Records provided =
---------------
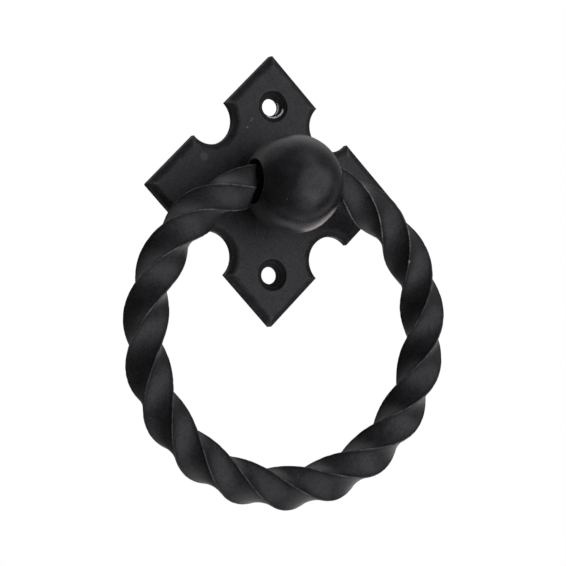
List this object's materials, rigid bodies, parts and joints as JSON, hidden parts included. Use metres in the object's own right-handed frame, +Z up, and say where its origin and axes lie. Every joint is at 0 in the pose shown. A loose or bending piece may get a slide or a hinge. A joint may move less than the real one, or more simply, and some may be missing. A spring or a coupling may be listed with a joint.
{
  "type": "door knocker",
  "caption": "Twisted-bar ring door knocker: a ring of twisted square bar swings from a ball on a diamond-shaped, notched and bevelled back plate.",
  "frame": {"origin": "centre of the back plate's back face, which lies on the door", "axes": "+X to the right as a caller sees it, -Y out of the door towards the caller, +Z up"},
  "size_m": [0.1417, 0.0425, 0.1844],
  "materials": {
    "plate_black": "matte black powder coat over steel",
    "ball_black": "satin black powder coat over steel",
    "ring_black": "satin black powder coat over steel",
    "pin_steel": "dark oiled steel",
    "screw_steel": "plain steel"
  },
  "bodies": {
    "plate_assembly": {"back_plate": "plate_black", "ball": "ball_black", "ball_screw": "screw_steel", "ball_dowel": "screw_steel"},
    "ring_assembly": {"twisted_ring": "ring_black", "pivot_pin": "pin_steel"}
  },
  "joints": [
    {"name": "ring_swing", "type": "hinge", "parent": "plate_assembly", "child": "ring_assembly", "pos_m": [0, -0.0225, 0.0012], "axis": [-1, 0, 0], "range_deg": [-1.8, 190]}
  ]
}
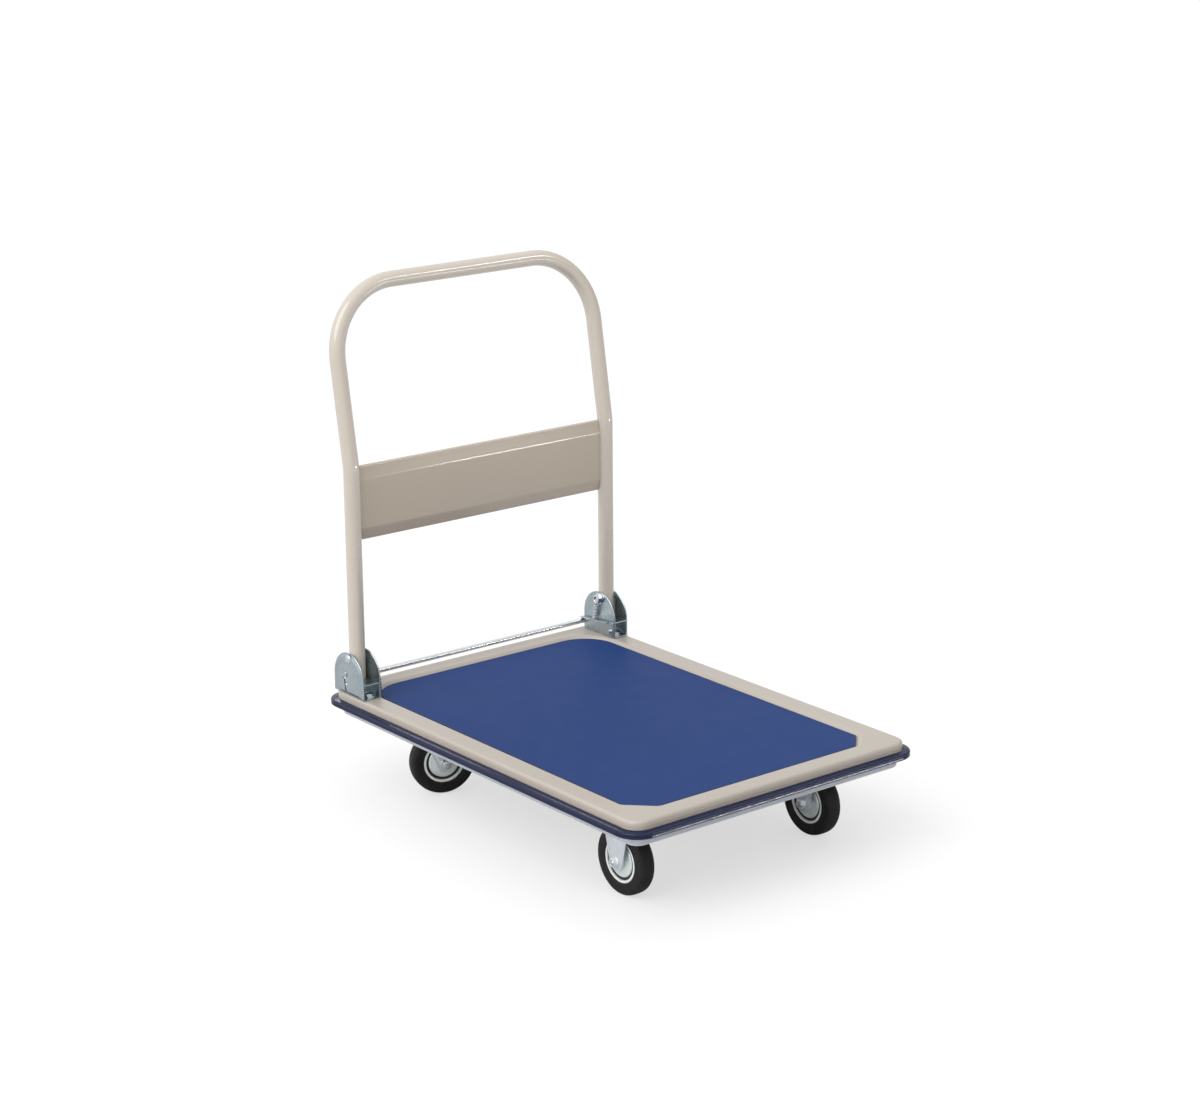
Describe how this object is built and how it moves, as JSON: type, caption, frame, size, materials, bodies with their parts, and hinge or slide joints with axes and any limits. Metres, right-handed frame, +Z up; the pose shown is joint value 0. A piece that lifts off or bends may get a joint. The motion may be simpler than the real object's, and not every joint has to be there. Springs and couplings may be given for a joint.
{
  "type": "folding platform cart",
  "caption": "Flat-deck push cart with a fold-down U handle, a release bar, fixed front casters and swivel rear casters.",
  "frame": {"origin": "on the floor, below the middle of the deck", "axes": "+Z up, +Y towards the handle at the rear, +X to one side, the fixed casters at -Y"},
  "size_m": [0.524, 0.74, 0.7728],
  "materials": {
    "deck_paint": "warm beige powder coat, satin",
    "tube_paint": "warm light beige powder coat, satin",
    "panel_paint": "taupe beige powder coat, semi-gloss",
    "mat_vinyl": "blue PVC mat with a fine leathery grain",
    "trim_vinyl": "dark blue PVC edge trim, satin",
    "frame_steel": "light grey paint",
    "zinc_plate": "bright zinc plate",
    "zinc_fastener": "bright zinc plate",
    "bar_zinc": "bright zinc plate, polished",
    "spring_wire": "zinc-plated wire",
    "plug_plastic": "black moulded plastic",
    "caster_zinc": "bright zinc plate on pressed steel",
    "tyre_rubber": "solid black rubber, satin",
    "rim_plastic": "white moulded plastic with zinc covers"
  },
  "bodies": {
    "deck": {"deck_tray": "deck_paint", "mat": "mat_vinyl", "edge_trim": "trim_vinyl", "under_frame": "frame_steel", "cross_channel_front": "frame_steel", "cross_channel_rear": "frame_steel", "centre_rib": "frame_steel", "bracket_left": "zinc_plate", "bracket_bolt_left": "zinc_fastener", "pivot_bolt_left": "zinc_fastener", "pivot_nut_left": "zinc_fastener", "release_pin_left": "zinc_fastener", "release_spring_left": "spring_wire", "bracket_right": "zinc_plate", "bracket_bolt_right": "zinc_fastener", "pivot_bolt_right": "zinc_fastener", "pivot_nut_right": "zinc_fastener", "release_pin_right": "zinc_fastener", "release_spring_right": "spring_wire", "fork_front_left": "caster_zinc", "axle_bush_front_left": "zinc_fastener", "axle_bolt_front_left": "zinc_fastener", "axle_nut_front_left": "zinc_fastener", "top_plate_rear_left": "caster_zinc", "swivel_race_rear_left": "caster_zinc", "kingpin_rear_left": "zinc_fastener", "fork_front_right": "caster_zinc", "axle_bush_front_right": "zinc_fastener", "axle_bolt_front_right": "zinc_fastener", "axle_nut_front_right": "zinc_fastener", "top_plate_rear_right": "caster_zinc", "swivel_race_rear_right": "caster_zinc", "kingpin_rear_right": "zinc_fastener"},
    "handle": {"handle_tube": "tube_paint", "handle_panel": "panel_paint", "leg_plug_left": "plug_plastic", "leg_plug_right": "plug_plastic"},
    "release": {"release_bar": "bar_zinc", "release_arm_left": "zinc_plate", "release_arm_right": "zinc_plate"},
    "swivel_left": {"fork_rear_left": "caster_zinc", "axle_bush_rear_left": "zinc_fastener", "axle_bolt_rear_left": "zinc_fastener", "axle_nut_rear_left": "zinc_fastener"},
    "swivel_right": {"fork_rear_right": "caster_zinc", "axle_bush_rear_right": "zinc_fastener", "axle_bolt_rear_right": "zinc_fastener", "axle_nut_rear_right": "zinc_fastener"},
    "wheel_front_left": {"tyre_front_left": "tyre_rubber", "rim_front_left": "rim_plastic"},
    "wheel_front_right": {"tyre_front_right": "tyre_rubber", "rim_front_right": "rim_plastic"},
    "wheel_rear_left": {"tyre_rear_left": "tyre_rubber", "rim_rear_left": "rim_plastic"},
    "wheel_rear_right": {"tyre_rear_right": "tyre_rubber", "rim_rear_right": "rim_plastic"}
  },
  "joints": [
    {"name": "handle_fold", "type": "hinge", "parent": "deck", "child": "handle", "pos_m": [0, 0.3085, 0.213], "axis": [1, 0, 0], "range_deg": [0, 90]},
    {"name": "release_press", "type": "hinge", "parent": "deck", "child": "release", "pos_m": [0, 0.277, 0.167], "axis": [-1, 0, 0], "range_deg": [0, 6], "stiffness_Nm_per_rad": 12, "springref_deg": -5.73, "deforming": ["release_spring_left", "release_spring_right"]},
    {"name": "swivel_left", "type": "hinge", "parent": "deck", "child": "swivel_left", "pos_m": [-0.172, 0.243, 0.116], "axis": [0, 0, 1], "continuous": true},
    {"name": "swivel_right", "type": "hinge", "parent": "deck", "child": "swivel_right", "pos_m": [0.172, 0.243, 0.116], "axis": [0, 0, 1], "continuous": true},
    {"name": "roll_front_left", "type": "hinge", "parent": "deck", "child": "wheel_front_left", "pos_m": [-0.172, -0.243, 0.05], "axis": [1, 0, 0], "continuous": true},
    {"name": "roll_front_right", "type": "hinge", "parent": "deck", "child": "wheel_front_right", "pos_m": [0.172, -0.243, 0.05], "axis": [1, 0, 0], "continuous": true},
    {"name": "roll_rear_left", "type": "hinge", "parent": "swivel_left", "child": "wheel_rear_left", "pos_m": [-0.14053, 0.23308, 0.05], "axis": [-0.3007, -0.9537, 0], "continuous": true},
    {"name": "roll_rear_right", "type": "hinge", "parent": "swivel_right", "child": "wheel_rear_right", "pos_m": [0.20347, 0.23308, 0.05], "axis": [-0.3007, -0.9537, 0], "continuous": true}
  ]
}
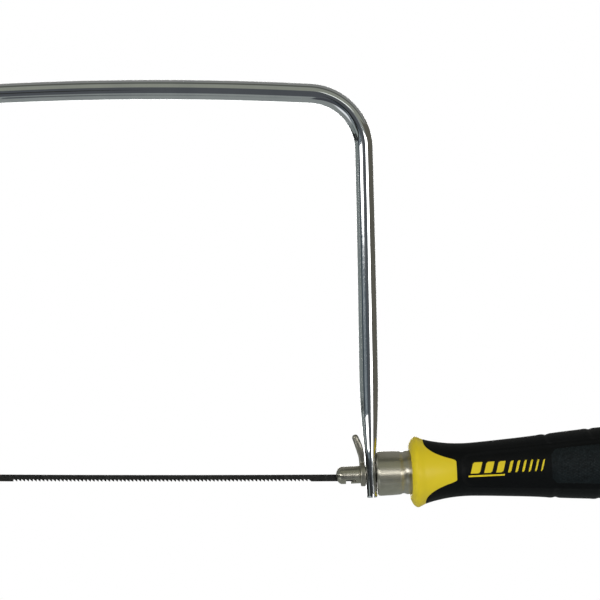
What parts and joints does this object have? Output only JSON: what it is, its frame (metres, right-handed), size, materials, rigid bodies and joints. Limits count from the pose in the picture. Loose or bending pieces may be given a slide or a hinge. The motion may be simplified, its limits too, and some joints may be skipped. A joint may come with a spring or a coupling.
{
  "type": "coping saw",
  "caption": "Coping saw with a deep round-rod bow, a fine-toothed blade pinned in two turning slotted holders, and a handle that screws up to tension the blade.",
  "frame": {"origin": "middle of the base of the saw's box, in the plane of the blade, level with the lowest point of the handle's flared front", "axes": "+X along the blade towards the handle, +Y square to the blade's side, +Z from the blade up to the bow's back"},
  "size_m": [0.3382, 0.0324, 0.187],
  "materials": {
    "chrome": "bright polished chrome plate",
    "nickel": "satin warm nickel plate",
    "zinc": "dull zinc plate",
    "blade_steel": "dark tempered steel with a light oil film",
    "yellow_plastic": "semi-gloss moulded plastic",
    "black_rubber": "soft moulded grip, satin with a fine grain"
  },
  "bodies": {
    "frame": {"frame_bow": "chrome"},
    "front_holder": {"front_blade_holder": "nickel", "front_setting_lever": "nickel", "front_washer": "zinc"},
    "blade": {"saw_blade": "blade_steel", "front_blade_pin": "blade_steel", "rear_blade_pin": "blade_steel"},
    "stud": {"tension_stud": "zinc"},
    "rear_holder": {"rear_blade_holder": "nickel", "rear_setting_lever": "nickel"},
    "handle": {"ferrule": "nickel", "handle_nut": "zinc", "handle_core": "yellow_plastic", "soft_grip": "black_rubber"}
  },
  "joints": [
    {"name": "front_holder_turn", "type": "hinge", "parent": "frame", "child": "front_holder", "pos_m": [-0.14828, 0, 0.01477], "axis": [1, 0, 0], "continuous": true},
    {"name": "blade_release", "type": "slide", "parent": "front_holder", "child": "blade", "axis": [0, 0, -1], "range_m": [0, 0.012]},
    {"name": "handle_turn", "type": "hinge", "parent": "frame", "child": "handle", "pos_m": [0.01372, 0, 0.01477], "axis": [0.9988, 0, 0.048], "range_deg": [0, 720]},
    {"name": "tension_slide", "type": "slide", "parent": "frame", "child": "stud", "axis": [-0.9988, 0, -0.048], "range_m": [0, 0.002]},
    {"name": "rear_holder_turn", "type": "hinge", "parent": "stud", "child": "rear_holder", "pos_m": [0.01372, 0, 0.01477], "axis": [0.9988, 0, 0.048], "continuous": true}
  ],
  "couplings": [
    {"joint": "tension_slide", "follows": "handle_turn", "m_per_rad": 0.00015915},
    {"joint": "rear_holder_turn", "follows": "front_holder_turn", "ratio": 1}
  ]
}
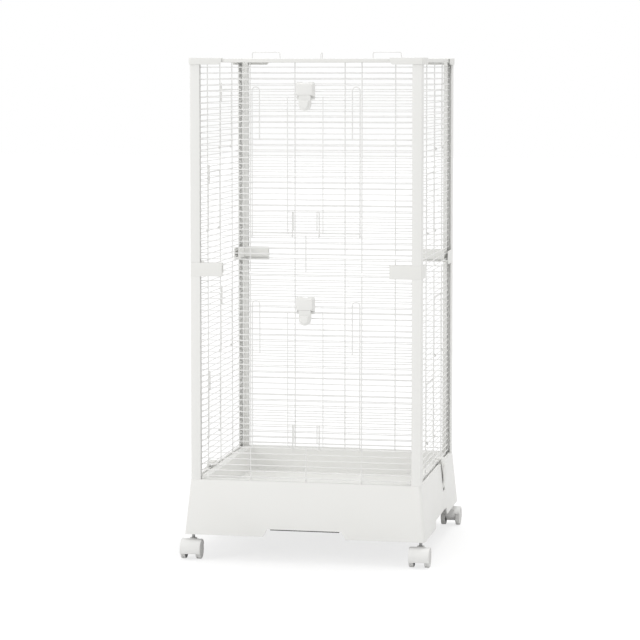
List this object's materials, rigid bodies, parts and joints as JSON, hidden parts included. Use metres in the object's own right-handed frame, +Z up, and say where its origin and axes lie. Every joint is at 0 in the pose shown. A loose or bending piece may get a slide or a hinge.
---------------
Given exercise = Find every line above that contains the word "this", and return each one.

Full response =
List this object's materials, rigid bodies, parts and joints as JSON, hidden parts included. Use metres in the object's own right-handed frame, +Z up, and say where its origin and axes lie. Every joint is at 0 in the pose shown. A loose or bending piece may get a slide or a hinge. A joint may move less than the real one, or more simply, and some may be missing. A spring or a coupling may be listed with a joint.
Describe how this object is built and how it moves, as JSON: type, caption, frame, size, materials, bodies with their parts, and hinge or slide joints with axes and any limits. Metres, right-handed frame, +Z up; the pose shown is joint value 0. A piece that lifts off or bends may get a joint. The motion may be simpler than the real object's, and not every joint has to be there. Springs and couplings may be given for a joint.
What parts and joints does this object have? Output only JSON: what it is, its frame (metres, right-handed), size, materials, rigid bodies and joints. Limits count from the pose in the picture. Loose or bending pieces may be given a slide or a hinge. The motion may be simplified, its limits too, and some joints may be skipped. A joint may come with a spring or a coupling.
List this object's materials, rigid bodies, parts and joints as JSON, hidden parts included. Use metres in the object's own right-handed frame, +Z up, and say where its origin and axes lie. Every joint is at 0 in the pose shown. A loose or bending piece may get a slide or a hinge.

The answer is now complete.